The white picket fence of suburbia in the 1950s has given way to the Mcmansion of today. Both stand for the utilitarian view that economic growth can, and should, be endless and bring ever increasing human happiness.

Tandberg3.jpg
Tandberg

The Australian evokes the conservative ideal of family, a home in the suburbs, the barbecue, and cricket in the back yard. This ideal, or myth, of ordinary lives and values is then counterposed to an inner-city enemy, (variously the culturally elite, the greeny Latte/Chardonnay crowd, or the chattering classes) who sneer at "ordinary" Australians and their ethical life.

The Australian is the paper that virtually created the caricature of the "Howard haters"--- those cultural relativist inner city types who dripp their resentment over their cafe lattes as they read the liberal Fairfax broadsheets.

Gee, how do they account for the rich young professional Liberals and Libertarians who drive fast cars, hang out in our inner city cafes and play with their Blackberries?
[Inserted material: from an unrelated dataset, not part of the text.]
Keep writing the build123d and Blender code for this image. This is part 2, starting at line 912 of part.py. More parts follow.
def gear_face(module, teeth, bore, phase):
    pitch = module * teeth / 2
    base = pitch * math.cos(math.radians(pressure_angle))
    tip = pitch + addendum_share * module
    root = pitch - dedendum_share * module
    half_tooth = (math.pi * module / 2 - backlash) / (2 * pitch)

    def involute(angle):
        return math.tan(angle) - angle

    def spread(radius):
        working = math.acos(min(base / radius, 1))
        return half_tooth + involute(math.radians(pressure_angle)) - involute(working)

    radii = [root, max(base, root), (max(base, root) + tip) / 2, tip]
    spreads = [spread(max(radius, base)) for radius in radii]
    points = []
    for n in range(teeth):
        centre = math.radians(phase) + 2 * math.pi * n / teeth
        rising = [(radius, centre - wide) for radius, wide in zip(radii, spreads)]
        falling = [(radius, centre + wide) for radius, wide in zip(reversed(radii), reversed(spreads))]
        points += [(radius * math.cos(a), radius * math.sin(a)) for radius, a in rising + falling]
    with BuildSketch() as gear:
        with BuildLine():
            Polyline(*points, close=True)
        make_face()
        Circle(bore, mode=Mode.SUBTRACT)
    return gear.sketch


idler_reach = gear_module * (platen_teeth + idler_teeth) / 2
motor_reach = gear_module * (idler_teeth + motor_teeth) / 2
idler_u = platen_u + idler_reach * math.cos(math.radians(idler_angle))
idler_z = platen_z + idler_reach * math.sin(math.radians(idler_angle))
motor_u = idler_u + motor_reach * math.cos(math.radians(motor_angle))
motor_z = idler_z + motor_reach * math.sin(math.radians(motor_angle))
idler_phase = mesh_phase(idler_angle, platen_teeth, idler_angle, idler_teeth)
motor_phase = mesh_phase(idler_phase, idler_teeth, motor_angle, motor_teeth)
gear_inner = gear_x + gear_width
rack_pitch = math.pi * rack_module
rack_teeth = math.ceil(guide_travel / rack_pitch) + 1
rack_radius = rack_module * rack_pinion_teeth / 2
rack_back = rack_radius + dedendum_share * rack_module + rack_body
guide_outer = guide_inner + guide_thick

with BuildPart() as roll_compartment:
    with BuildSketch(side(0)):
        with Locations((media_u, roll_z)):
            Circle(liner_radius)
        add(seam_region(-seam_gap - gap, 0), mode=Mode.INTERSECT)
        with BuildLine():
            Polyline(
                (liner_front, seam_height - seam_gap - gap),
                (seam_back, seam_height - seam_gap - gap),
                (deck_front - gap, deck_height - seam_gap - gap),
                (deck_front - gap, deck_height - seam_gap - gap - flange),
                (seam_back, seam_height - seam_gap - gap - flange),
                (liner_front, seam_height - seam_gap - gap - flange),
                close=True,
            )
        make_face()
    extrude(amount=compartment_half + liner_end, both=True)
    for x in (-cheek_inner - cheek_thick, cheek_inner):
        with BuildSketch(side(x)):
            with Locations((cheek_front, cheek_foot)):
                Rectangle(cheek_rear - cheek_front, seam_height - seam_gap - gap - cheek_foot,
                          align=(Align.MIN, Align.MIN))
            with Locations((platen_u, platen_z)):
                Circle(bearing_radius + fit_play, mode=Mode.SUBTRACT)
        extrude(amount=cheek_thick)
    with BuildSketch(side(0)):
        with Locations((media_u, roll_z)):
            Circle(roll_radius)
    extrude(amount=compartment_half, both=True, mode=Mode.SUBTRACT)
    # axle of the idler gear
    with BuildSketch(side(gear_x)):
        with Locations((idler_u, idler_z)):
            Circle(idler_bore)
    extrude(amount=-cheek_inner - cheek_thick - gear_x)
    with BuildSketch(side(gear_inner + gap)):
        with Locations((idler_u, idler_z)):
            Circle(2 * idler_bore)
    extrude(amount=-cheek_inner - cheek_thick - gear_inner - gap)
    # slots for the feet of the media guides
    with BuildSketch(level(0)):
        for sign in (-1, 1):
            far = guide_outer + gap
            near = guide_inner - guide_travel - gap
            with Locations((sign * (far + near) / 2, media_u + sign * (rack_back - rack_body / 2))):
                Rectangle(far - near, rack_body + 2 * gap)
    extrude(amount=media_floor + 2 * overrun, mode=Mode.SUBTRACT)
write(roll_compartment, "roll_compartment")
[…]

| Posted by Gary Sauer-Thompson at 07:03 AM | | Comments (7)
Comments

Comments

who drive fast cars, hang out in our inner city cafes and play with their Blackberries

hahaha

That is two out of three for me. I don't live in the inner-city though. When I did live in Sydney proper it was on the South Sydney beaches.
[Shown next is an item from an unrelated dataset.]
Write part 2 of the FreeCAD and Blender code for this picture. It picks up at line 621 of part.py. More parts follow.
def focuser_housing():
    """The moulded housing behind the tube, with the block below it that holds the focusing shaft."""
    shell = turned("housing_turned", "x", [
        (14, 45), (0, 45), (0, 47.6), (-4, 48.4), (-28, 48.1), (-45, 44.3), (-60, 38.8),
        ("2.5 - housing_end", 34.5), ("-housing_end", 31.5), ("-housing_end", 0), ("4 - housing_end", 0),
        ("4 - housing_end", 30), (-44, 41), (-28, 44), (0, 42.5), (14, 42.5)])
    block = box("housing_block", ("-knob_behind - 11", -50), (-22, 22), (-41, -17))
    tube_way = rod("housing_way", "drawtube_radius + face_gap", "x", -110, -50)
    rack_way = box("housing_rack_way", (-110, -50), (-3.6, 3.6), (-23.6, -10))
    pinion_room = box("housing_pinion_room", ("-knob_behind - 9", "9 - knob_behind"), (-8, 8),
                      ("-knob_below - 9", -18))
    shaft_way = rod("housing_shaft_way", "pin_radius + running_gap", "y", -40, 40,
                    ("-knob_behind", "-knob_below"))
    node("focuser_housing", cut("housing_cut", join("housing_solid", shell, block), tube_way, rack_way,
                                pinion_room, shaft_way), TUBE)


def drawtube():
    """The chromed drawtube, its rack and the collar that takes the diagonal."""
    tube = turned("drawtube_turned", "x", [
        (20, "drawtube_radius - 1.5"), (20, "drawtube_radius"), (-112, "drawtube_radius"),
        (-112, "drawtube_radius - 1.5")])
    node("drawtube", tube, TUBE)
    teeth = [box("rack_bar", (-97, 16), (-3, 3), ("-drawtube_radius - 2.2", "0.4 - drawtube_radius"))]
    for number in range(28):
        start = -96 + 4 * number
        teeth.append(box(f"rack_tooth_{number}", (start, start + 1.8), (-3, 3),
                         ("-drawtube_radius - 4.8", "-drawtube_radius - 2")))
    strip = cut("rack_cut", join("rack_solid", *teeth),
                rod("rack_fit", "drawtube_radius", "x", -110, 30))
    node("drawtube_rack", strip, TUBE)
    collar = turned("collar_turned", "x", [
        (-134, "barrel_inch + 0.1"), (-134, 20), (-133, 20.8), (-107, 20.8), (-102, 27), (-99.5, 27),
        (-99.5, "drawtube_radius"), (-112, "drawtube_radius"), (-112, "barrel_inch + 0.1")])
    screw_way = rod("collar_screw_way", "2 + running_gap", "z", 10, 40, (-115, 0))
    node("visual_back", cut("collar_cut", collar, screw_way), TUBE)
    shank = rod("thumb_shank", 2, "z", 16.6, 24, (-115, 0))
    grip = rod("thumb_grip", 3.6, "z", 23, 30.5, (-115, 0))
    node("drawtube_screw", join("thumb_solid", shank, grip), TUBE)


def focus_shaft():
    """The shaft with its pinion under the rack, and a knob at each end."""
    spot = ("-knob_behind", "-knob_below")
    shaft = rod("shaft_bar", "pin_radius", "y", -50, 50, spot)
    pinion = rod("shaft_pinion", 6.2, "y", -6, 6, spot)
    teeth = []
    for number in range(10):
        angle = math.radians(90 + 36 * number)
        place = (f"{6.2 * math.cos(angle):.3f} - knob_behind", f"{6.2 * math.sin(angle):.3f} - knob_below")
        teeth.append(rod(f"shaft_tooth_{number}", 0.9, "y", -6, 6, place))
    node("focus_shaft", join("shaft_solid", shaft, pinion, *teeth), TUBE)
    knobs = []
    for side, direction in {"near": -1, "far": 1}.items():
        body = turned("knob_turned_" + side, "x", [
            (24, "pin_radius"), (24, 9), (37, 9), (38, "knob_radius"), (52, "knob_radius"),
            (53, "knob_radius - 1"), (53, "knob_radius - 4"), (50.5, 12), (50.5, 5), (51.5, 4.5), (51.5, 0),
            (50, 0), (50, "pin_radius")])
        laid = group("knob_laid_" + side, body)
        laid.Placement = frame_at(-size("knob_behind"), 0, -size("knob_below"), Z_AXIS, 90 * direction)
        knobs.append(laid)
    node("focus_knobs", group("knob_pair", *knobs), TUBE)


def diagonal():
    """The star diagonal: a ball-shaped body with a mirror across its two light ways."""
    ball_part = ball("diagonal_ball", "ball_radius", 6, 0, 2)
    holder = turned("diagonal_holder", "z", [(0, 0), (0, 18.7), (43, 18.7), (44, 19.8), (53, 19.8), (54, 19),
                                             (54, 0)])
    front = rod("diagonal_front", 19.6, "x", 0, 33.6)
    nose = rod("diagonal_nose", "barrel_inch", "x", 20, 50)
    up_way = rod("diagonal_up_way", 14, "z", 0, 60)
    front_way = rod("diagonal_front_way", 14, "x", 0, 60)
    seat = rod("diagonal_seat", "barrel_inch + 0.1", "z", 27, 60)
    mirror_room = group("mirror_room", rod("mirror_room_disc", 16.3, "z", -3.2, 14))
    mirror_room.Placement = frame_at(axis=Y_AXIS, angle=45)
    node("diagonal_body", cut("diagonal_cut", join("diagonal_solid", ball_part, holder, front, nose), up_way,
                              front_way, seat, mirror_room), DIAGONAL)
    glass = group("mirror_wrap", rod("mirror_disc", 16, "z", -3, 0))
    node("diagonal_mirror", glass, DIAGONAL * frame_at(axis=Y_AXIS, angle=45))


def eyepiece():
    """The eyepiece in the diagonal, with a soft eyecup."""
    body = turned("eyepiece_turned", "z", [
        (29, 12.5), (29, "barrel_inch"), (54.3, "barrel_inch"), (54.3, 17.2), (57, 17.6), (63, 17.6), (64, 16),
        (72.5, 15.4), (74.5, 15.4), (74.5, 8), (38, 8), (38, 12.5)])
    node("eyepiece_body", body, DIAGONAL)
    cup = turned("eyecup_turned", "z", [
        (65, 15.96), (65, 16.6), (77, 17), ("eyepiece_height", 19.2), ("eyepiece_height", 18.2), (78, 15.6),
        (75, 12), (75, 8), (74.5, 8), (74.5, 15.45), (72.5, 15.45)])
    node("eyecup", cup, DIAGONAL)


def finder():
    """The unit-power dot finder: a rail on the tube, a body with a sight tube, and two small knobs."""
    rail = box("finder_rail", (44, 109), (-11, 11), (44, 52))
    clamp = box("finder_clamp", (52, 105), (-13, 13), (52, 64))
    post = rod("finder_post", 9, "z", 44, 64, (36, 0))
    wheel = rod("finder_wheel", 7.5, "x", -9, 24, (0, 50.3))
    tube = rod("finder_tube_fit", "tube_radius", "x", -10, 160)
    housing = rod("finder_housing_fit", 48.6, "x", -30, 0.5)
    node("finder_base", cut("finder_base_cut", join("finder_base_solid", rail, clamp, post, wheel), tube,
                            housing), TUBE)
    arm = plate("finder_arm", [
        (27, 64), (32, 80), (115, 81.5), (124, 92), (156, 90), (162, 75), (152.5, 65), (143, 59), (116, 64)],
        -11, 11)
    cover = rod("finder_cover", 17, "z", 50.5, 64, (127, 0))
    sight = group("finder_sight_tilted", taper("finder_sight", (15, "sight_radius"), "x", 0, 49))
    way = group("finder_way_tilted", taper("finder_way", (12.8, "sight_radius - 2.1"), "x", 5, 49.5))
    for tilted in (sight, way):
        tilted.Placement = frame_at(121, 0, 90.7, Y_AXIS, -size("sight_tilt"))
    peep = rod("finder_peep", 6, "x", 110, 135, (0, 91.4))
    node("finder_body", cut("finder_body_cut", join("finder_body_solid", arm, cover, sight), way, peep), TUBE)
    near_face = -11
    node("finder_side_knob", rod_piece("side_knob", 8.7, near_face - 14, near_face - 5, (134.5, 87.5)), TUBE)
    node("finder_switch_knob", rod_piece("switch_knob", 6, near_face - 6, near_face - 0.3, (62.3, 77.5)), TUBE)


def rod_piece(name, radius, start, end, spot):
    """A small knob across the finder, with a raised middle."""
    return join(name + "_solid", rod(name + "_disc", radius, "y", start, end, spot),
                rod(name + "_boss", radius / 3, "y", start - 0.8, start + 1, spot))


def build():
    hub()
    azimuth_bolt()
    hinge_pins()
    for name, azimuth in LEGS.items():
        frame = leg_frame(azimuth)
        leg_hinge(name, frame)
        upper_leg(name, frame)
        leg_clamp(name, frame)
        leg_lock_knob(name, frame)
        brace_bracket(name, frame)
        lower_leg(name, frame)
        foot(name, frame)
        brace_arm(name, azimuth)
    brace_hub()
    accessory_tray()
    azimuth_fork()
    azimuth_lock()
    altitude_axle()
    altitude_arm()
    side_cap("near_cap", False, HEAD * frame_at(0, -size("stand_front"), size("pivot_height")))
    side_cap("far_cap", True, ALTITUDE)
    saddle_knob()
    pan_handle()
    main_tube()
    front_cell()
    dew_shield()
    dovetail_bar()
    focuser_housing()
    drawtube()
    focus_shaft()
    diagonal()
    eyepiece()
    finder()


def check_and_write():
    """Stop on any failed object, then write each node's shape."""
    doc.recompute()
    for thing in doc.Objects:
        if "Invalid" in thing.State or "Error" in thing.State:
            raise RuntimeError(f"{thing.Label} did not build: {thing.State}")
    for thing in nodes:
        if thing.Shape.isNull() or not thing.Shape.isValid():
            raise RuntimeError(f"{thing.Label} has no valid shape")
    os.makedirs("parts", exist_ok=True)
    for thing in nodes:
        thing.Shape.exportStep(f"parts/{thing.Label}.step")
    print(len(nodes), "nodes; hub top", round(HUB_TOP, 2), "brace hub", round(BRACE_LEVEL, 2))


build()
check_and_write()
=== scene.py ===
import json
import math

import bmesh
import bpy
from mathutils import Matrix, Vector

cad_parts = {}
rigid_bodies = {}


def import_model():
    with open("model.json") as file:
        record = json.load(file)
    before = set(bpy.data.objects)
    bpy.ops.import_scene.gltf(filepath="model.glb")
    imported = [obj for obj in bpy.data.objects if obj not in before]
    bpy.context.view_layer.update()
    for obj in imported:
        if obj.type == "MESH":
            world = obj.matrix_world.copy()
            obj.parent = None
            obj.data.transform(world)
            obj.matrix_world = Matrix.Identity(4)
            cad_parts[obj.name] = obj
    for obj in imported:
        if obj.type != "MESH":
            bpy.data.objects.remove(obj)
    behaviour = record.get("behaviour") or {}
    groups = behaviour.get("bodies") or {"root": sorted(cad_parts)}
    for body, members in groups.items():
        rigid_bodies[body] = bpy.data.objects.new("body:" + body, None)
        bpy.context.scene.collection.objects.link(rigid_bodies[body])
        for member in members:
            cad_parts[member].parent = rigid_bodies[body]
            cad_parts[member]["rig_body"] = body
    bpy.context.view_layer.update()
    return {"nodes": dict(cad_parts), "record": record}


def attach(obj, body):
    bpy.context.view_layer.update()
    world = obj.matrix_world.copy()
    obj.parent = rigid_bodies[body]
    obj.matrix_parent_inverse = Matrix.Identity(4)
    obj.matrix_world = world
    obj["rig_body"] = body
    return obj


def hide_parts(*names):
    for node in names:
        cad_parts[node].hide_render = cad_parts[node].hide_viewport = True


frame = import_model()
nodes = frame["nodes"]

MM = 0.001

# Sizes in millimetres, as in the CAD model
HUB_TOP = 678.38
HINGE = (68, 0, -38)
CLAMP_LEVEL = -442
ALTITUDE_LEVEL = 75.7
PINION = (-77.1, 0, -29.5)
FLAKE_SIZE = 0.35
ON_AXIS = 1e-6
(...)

My broadband was recently taken out by a snowstorm. The funny thing was, I still had an internet connection. I keep dial-up for backup and have a data plan on my blackberry. That device matured once the worthless WAP technology was dumped and RIM added their blackberry internet browser which is HTML/Javascript enabled.

Basically the internet is ubiquitous now.

yeah I keep dialup as backup too, especially when I'm on the road. I pay $10 per month for the service.

Alas I do not have a fast car, nor am i likely to. But I live in an inner city apartment.

But I do have a PDA with wireless which I don't know how to use very well, and which I not yet configured so I can surf the net wiith wireless. Wireless is not very widespread in Australia, but that is beginning to change.

I inch into the world of the internet slowly, because it is so dam expensive to acquire and to run the technology.

Gary, The internet is pretty much my profession. I am a software developer who designs/develops web applications. I am pretty pragmatic about it. I don't choose cutting edge stuff for the sake of it. However, I work from home 3/4's of the time and travel the rest.

Wireless broadband was the only way I could break the cable monopoly (our community doesnt have DSL due to being too new!). It is pretty much essential for me to have a productive work environment as I am VPN'ed somewhere 95% of the time. The Blackberry is essential when I travel. It works out well.

Cameron,
I too work at home in (ie., Adelaide or Victor Harbor) when I'm not in Canberra or on the road. So it is also important for me to have an effective work environment.

I've mostly done that at home and Canberra.

I've not really set up well re travel, despite a portable computer and a PDA. I'm struggling with the lack of access to the internet in airports (Quantas Club is being used but it is mostly dialup) and hotels (they charge like wounded bulls for wireless or ADSL broadband).

So I've decided to use the PDA re wireless to surf the net. It is just not that widespread in Australia.

But I struggle with putting all this in place.

Gary, I hear you on the crap wireless support in hotels in Australia. I was at the Hilton in Brisbane's CBD getting charged $200 a night for a room - and the bastards stuck me another $40 for wireless broadband connectivity.

We had all sorts of problems getting wireless at Coffs Harbor and Tamworth too. It was a differentiator as to which hotel we stayed in, so hopefully it commoditises enough that it is chucked in for free with the room - like it is in the US.

Telstra, Telstra, Telstra. That thing needs to be split asunder so badly.

Yeah the Hilton is really expensive. They usually charge $25 per 24 hours for broadband.

I think that it is rip off, given the price of the rooms. It is standard in hotels in Australia.

I agree: it should be a service that is laid on with the room.

Sol Trujillo, the Telstra boss, is in Canberra today trying to convince them---Nationals, backbench Liberals, Ministers all in separate meetings to go light on the industry regulation or regulatory relief from the ACCC's rules on the prices paid by competitors for access to basic phone lines.

The meetings will be stormy. Canberra is angry, even when Telstra is talking in terms of a $20 billion expansion plan that involves building a new internet protocol core network, a new highspeed broadband network and a third generation mobile network. It's their big transformation strategy

Sometimes I reckon the board doesn't know what it is doing, or understands the new telecommunications environment. The stock is trading at near record lows, the company faces declining earnings, a savage cost cutting that is going on. And e they are talking about an internet movie download service when about 40 % of the population is unable to obtain highspeed broadband access.

Telstra's plans to build a new internet protocol core network as part of its $20 billion expansion plan. What does that mean?

Gary, Yeh monopolies are hostile to a systems philosophy. Especially legislated ones as they are hard to route around as damage. That is one of the reasons why I am for the deregulation of the spectrum - rather than auctioning it - so that small companies, communities or individuals can route around the damage of the monopolisation and high capitalisation of cable/copper.